◆ **Entries with model source code**:
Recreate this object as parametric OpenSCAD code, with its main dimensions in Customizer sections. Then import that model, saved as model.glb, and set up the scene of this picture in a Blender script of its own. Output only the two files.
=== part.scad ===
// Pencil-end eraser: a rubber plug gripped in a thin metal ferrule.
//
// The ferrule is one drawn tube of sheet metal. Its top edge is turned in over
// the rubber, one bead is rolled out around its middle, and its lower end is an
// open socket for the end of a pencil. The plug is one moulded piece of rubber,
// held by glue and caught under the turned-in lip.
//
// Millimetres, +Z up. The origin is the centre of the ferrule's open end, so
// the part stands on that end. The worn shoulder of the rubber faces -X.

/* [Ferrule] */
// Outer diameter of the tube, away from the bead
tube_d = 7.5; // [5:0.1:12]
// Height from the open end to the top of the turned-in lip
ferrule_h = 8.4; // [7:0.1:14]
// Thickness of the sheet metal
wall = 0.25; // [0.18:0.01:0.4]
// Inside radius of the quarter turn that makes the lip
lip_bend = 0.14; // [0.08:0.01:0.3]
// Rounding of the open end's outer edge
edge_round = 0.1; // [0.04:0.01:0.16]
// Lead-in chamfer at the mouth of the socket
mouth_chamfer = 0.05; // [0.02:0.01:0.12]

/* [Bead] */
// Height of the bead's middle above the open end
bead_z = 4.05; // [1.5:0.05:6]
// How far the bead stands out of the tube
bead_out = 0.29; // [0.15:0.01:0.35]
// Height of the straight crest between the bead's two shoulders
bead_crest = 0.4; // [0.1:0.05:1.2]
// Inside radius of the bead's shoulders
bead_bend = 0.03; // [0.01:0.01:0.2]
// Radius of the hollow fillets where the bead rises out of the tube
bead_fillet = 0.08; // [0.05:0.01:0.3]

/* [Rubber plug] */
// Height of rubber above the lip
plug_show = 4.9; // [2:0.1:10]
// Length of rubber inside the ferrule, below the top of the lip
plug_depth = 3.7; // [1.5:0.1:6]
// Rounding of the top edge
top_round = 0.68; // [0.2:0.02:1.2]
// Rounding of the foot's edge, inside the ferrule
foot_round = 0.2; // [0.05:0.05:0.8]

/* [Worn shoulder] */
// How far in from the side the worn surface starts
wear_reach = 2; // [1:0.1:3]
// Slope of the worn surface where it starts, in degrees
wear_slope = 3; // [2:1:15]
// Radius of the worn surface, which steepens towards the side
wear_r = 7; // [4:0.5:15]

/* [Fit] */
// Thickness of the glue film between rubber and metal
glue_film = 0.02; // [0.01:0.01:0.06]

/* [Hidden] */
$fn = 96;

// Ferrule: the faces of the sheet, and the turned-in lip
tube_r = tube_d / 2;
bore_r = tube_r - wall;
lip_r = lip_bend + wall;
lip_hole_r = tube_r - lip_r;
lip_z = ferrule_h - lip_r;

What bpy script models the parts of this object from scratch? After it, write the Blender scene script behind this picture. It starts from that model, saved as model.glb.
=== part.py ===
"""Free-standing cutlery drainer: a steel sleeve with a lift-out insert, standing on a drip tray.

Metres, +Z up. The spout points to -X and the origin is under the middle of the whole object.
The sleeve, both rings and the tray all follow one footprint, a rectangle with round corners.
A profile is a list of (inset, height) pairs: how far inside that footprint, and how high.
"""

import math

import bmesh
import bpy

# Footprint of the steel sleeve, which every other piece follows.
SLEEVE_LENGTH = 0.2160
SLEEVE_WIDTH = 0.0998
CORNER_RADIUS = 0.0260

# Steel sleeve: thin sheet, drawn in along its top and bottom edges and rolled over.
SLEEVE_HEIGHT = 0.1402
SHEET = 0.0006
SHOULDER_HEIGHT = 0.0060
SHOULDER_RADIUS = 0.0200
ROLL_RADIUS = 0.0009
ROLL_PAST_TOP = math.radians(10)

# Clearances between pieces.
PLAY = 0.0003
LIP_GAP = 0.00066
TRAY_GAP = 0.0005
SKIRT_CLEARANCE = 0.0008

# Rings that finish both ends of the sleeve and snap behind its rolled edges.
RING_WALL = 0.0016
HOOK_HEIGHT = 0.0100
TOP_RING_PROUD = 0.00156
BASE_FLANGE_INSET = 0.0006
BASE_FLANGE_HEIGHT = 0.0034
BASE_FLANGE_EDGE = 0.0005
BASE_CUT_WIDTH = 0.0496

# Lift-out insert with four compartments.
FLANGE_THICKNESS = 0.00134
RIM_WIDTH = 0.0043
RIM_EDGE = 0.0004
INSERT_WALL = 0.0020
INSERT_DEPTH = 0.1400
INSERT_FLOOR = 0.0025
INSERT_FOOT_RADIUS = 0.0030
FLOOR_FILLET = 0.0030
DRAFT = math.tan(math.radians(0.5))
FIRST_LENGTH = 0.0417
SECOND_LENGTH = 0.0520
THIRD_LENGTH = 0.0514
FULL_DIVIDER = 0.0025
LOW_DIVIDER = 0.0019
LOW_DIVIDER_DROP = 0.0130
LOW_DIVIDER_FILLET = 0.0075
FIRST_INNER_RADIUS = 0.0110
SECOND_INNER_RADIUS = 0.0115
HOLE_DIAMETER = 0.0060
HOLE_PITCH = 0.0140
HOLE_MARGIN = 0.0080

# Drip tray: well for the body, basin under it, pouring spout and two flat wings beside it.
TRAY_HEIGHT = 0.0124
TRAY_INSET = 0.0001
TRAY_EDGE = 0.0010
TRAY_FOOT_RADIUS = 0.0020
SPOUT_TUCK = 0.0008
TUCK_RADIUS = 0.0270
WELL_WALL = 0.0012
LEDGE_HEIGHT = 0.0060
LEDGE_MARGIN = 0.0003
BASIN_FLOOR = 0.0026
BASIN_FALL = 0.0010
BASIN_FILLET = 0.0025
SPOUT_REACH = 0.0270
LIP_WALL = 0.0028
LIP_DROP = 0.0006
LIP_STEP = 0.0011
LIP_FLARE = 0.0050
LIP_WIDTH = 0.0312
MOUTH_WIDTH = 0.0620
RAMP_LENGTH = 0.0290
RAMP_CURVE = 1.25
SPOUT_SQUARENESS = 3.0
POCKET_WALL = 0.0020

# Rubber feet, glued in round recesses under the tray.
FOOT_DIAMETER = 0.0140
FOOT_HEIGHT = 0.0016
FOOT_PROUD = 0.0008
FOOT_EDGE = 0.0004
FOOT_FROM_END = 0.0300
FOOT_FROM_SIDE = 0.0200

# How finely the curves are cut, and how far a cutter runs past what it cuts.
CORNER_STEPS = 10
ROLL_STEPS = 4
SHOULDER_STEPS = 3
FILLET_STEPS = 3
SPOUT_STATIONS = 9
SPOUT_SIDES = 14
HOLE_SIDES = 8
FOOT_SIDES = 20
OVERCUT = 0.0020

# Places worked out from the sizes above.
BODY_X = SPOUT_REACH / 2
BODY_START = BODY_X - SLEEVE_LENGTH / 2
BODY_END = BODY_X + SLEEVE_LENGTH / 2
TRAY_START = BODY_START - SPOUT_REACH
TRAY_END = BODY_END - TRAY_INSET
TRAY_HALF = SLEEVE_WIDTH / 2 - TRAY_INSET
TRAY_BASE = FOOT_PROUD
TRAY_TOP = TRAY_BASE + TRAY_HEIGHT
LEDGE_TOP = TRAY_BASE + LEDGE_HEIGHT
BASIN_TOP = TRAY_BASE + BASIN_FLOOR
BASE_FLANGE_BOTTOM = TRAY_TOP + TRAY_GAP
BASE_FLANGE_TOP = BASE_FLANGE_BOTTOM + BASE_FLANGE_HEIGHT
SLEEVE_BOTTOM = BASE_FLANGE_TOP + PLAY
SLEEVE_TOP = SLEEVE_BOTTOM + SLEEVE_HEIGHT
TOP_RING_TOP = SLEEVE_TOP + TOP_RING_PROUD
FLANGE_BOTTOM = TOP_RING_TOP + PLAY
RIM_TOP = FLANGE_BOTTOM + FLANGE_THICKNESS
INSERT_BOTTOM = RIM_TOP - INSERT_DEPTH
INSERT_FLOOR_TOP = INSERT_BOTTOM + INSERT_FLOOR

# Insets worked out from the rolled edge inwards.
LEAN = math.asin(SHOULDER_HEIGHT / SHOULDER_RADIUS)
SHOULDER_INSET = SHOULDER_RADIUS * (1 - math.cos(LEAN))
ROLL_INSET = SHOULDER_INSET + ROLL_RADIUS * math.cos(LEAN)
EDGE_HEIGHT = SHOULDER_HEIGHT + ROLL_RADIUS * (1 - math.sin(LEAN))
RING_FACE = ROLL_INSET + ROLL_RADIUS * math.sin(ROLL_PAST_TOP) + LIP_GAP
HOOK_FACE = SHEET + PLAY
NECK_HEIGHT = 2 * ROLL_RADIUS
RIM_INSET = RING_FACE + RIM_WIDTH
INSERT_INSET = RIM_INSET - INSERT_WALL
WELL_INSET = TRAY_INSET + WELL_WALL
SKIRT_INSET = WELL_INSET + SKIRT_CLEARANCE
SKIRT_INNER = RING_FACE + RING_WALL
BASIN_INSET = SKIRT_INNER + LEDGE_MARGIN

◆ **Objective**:
Everything from the first line of the material through the line containing "foot_round = 0.2; // [0.05:0.05:0.8]" is to be printed exactly; lines after that are to be left out.

◆ **Problem solution**:
Recreate this object as parametric OpenSCAD code, with its main dimensions in Customizer sections. Then import that model, saved as model.glb, and set up the scene of this picture in a Blender script of its own. Output only the two files.
=== part.scad ===
// Pencil-end eraser: a rubber plug gripped in a thin metal ferrule.
//
// The ferrule is one drawn tube of sheet metal. Its top edge is turned in over
// the rubber, one bead is rolled out around its middle, and its lower end is an
// open socket for the end of a pencil. The plug is one moulded piece of rubber,
// held by glue and caught under the turned-in lip.
//
// Millimetres, +Z up. The origin is the centre of the ferrule's open end, so
// the part stands on that end. The worn shoulder of the rubber faces -X.

/* [Ferrule] */
// Outer diameter of the tube, away from the bead
tube_d = 7.5; // [5:0.1:12]
// Height from the open end to the top of the turned-in lip
ferrule_h = 8.4; // [7:0.1:14]
// Thickness of the sheet metal
wall = 0.25; // [0.18:0.01:0.4]
// Inside radius of the quarter turn that makes the lip
lip_bend = 0.14; // [0.08:0.01:0.3]
// Rounding of the open end's outer edge
edge_round = 0.1; // [0.04:0.01:0.16]
// Lead-in chamfer at the mouth of the socket
mouth_chamfer = 0.05; // [0.02:0.01:0.12]

/* [Bead] */
// Height of the bead's middle above the open end
bead_z = 4.05; // [1.5:0.05:6]
// How far the bead stands out of the tube
bead_out = 0.29; // [0.15:0.01:0.35]
// Height of the straight crest between the bead's two shoulders
bead_crest = 0.4; // [0.1:0.05:1.2]
// Inside radius of the bead's shoulders
bead_bend = 0.03; // [0.01:0.01:0.2]
// Radius of the hollow fillets where the bead rises out of the tube
bead_fillet = 0.08; // [0.05:0.01:0.3]

/* [Rubber plug] */
// Height of rubber above the lip
plug_show = 4.9; // [2:0.1:10]
// Length of rubber inside the ferrule, below the top of the lip
plug_depth = 3.7; // [1.5:0.1:6]
// Rounding of the top edge
top_round = 0.68; // [0.2:0.02:1.2]
// Rounding of the foot's edge, inside the ferrule
foot_round = 0.2; // [0.05:0.05:0.8]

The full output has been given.